▶ _Problem to solve_:
Beginning at the first line of the data, print each line exactly, stopping after the line that contains "return material, tree, shader".
--- Begin Records shown ---
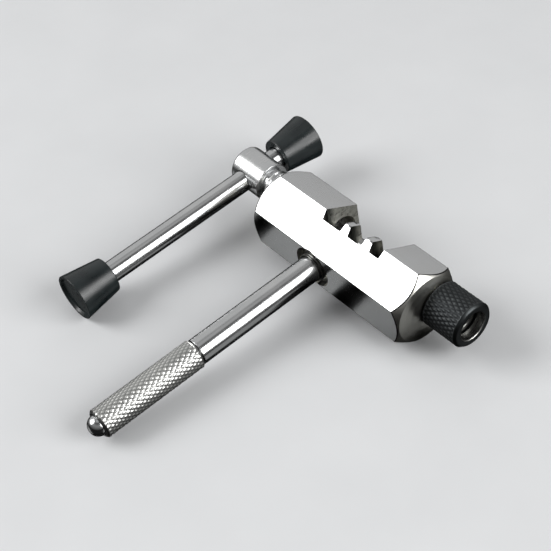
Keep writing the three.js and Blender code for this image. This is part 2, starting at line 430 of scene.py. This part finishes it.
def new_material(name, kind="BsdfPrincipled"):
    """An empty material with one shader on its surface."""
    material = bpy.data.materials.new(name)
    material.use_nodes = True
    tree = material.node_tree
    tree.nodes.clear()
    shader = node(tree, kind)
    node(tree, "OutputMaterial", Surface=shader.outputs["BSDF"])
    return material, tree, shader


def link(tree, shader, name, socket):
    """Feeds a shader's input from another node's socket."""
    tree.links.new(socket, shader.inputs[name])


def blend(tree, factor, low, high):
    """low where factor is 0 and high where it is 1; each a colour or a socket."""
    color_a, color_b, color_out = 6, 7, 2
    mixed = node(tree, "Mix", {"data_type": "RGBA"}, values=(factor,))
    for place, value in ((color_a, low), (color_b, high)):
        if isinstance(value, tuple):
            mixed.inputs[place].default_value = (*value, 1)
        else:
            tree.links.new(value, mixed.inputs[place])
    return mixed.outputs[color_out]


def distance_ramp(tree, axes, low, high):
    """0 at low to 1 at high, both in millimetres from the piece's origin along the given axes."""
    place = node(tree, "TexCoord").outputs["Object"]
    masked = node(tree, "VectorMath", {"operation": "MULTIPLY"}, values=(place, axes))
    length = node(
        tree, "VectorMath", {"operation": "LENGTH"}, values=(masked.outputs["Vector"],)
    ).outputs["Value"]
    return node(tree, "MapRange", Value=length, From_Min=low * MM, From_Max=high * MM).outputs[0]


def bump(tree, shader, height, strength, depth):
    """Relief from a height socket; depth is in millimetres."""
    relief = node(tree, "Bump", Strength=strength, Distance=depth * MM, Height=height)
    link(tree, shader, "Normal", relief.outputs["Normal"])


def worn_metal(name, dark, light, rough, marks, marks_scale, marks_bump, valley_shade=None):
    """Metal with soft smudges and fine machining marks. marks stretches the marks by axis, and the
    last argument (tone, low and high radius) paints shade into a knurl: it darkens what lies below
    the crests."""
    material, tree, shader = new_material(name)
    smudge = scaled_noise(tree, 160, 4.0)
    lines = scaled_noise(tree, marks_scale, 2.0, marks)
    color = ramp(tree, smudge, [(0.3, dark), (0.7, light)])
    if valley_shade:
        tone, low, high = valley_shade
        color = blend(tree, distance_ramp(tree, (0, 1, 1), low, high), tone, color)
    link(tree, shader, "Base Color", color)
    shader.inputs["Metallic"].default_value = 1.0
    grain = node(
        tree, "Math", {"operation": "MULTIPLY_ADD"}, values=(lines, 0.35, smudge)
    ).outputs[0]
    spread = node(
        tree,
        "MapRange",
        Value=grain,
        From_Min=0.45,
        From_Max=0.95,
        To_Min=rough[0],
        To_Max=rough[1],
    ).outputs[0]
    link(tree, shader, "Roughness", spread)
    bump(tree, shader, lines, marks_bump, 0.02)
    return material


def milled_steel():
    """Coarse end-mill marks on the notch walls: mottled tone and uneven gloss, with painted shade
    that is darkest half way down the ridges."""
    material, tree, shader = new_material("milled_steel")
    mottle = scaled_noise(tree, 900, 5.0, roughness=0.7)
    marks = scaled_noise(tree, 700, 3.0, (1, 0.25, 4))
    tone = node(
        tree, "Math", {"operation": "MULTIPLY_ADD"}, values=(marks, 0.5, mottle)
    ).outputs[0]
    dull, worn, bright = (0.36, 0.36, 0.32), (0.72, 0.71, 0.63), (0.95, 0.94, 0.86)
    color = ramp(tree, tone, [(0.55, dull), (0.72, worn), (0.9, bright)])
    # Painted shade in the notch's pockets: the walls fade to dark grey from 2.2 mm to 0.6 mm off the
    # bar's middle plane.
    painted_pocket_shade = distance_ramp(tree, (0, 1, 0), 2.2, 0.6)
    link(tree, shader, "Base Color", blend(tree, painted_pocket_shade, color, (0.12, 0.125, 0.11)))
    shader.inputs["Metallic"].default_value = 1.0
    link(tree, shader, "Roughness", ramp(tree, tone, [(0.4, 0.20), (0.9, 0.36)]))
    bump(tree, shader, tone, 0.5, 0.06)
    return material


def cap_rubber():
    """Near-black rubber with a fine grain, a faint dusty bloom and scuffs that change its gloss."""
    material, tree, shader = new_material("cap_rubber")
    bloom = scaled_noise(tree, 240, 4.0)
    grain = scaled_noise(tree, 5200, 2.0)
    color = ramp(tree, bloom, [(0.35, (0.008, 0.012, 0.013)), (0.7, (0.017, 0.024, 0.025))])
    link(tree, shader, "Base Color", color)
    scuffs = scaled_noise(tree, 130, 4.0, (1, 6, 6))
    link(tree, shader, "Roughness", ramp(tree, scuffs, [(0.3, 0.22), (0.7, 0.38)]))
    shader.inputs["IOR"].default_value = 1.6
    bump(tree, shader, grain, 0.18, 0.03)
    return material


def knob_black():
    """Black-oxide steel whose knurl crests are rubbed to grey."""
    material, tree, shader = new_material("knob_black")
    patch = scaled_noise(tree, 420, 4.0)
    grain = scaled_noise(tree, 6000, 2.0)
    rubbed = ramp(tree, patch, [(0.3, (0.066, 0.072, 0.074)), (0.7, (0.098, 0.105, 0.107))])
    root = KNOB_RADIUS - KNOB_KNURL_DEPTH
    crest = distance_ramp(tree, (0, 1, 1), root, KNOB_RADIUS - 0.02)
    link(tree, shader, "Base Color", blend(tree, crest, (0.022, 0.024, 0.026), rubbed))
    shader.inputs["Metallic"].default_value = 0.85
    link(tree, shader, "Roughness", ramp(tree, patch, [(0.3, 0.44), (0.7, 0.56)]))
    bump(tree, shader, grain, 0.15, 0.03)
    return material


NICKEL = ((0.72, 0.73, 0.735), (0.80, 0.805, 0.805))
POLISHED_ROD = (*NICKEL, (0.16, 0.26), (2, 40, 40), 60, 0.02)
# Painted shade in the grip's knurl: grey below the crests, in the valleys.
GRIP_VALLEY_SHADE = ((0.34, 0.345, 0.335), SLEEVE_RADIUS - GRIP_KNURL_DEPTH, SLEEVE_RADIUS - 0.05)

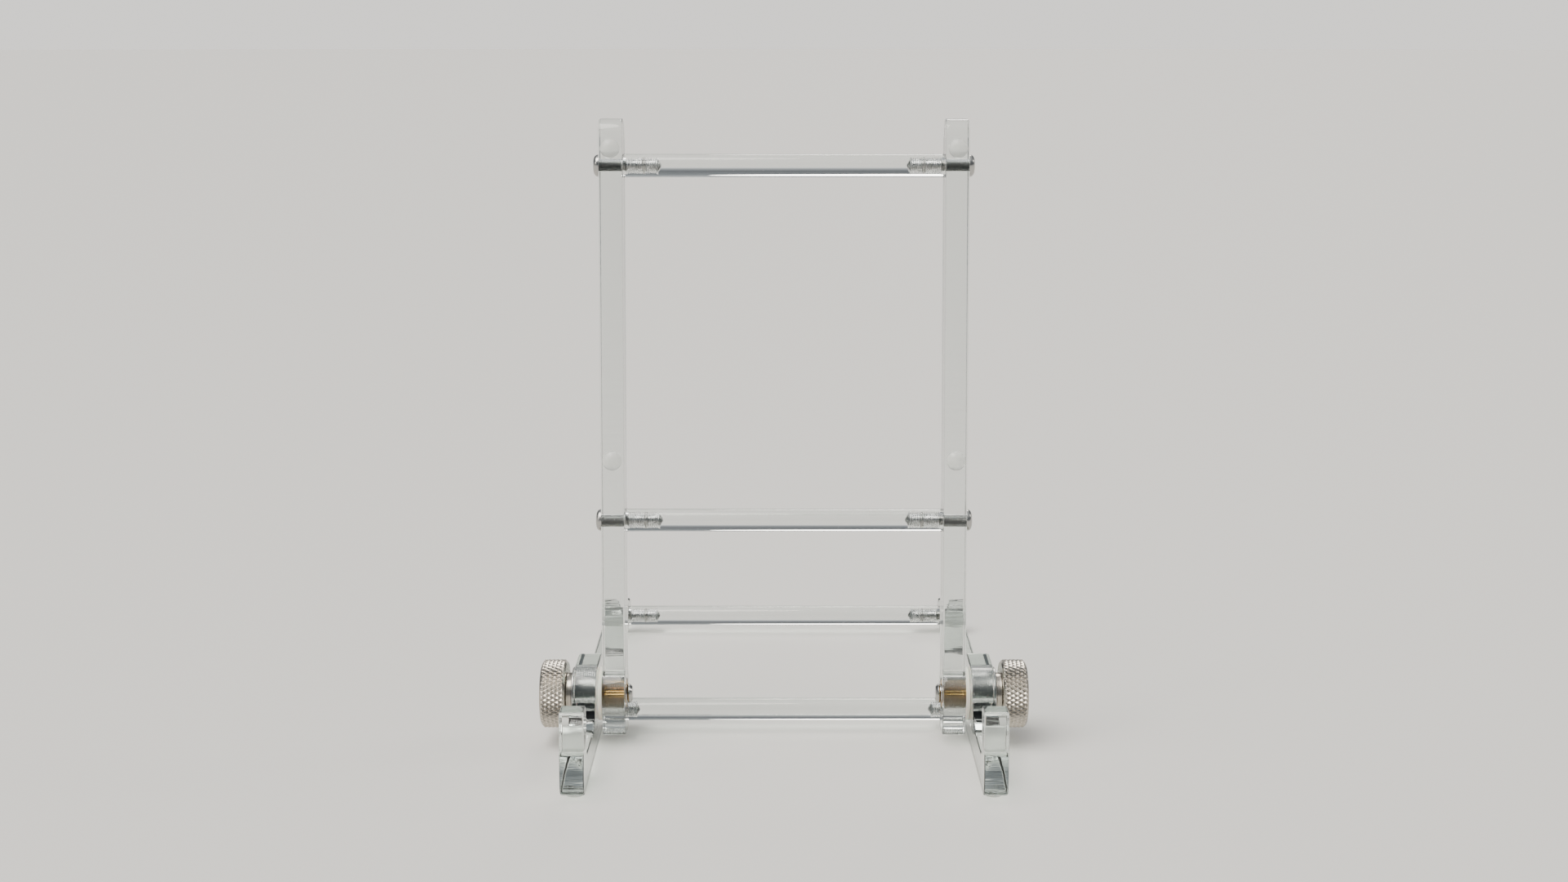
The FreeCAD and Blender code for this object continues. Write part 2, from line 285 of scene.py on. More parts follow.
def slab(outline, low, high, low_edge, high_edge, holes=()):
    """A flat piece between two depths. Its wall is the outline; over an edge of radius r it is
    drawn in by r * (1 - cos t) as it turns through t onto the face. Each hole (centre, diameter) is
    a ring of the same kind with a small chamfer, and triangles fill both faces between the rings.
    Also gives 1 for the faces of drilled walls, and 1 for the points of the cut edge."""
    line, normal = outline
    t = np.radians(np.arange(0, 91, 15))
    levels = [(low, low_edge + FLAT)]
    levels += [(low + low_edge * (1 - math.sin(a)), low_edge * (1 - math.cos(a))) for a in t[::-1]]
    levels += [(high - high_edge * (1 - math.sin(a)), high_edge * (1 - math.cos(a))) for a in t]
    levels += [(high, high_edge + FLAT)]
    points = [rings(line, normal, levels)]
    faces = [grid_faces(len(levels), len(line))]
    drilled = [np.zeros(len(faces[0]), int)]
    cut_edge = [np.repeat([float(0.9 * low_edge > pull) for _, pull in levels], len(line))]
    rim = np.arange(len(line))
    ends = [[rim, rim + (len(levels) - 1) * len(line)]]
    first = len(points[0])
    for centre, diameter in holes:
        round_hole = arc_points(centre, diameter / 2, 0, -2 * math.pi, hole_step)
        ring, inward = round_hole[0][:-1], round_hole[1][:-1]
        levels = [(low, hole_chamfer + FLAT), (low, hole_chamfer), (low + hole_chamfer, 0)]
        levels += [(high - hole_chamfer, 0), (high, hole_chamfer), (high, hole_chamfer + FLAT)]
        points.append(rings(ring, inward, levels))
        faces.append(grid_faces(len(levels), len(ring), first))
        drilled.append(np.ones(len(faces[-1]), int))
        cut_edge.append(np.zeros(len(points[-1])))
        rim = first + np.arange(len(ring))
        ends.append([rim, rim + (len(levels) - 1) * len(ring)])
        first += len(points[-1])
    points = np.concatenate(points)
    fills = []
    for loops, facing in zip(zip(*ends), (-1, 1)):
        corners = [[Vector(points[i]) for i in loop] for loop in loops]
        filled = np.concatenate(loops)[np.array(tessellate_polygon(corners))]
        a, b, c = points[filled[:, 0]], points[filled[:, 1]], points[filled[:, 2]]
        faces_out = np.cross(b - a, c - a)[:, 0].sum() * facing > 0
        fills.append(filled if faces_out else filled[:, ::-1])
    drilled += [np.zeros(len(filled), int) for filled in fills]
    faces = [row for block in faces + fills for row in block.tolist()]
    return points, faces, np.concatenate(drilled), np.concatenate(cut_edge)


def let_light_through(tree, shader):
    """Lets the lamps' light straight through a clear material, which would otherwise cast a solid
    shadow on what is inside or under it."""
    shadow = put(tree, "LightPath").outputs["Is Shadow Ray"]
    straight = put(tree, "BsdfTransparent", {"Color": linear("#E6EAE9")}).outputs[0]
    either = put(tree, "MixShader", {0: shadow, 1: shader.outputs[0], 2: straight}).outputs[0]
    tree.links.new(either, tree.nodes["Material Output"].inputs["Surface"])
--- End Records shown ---
▶ _Task response_:
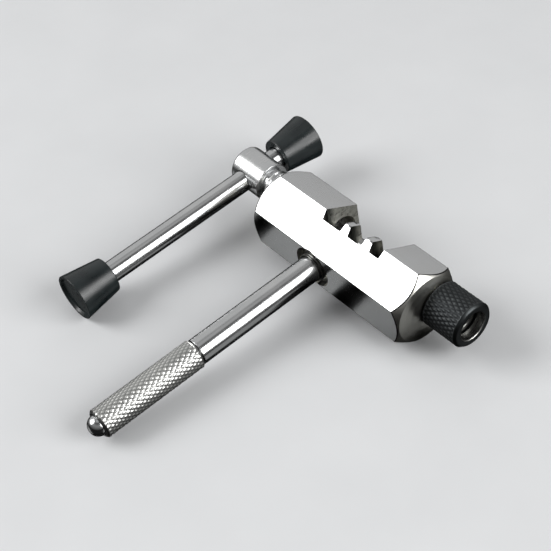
Keep writing the three.js and Blender code for this image. This is part 2, starting at line 430 of scene.py. This part finishes it.
def new_material(name, kind="BsdfPrincipled"):
    """An empty material with one shader on its surface."""
    material = bpy.data.materials.new(name)
    material.use_nodes = True
    tree = material.node_tree
    tree.nodes.clear()
    shader = node(tree, kind)
    node(tree, "OutputMaterial", Surface=shader.outputs["BSDF"])
    return material, tree, shader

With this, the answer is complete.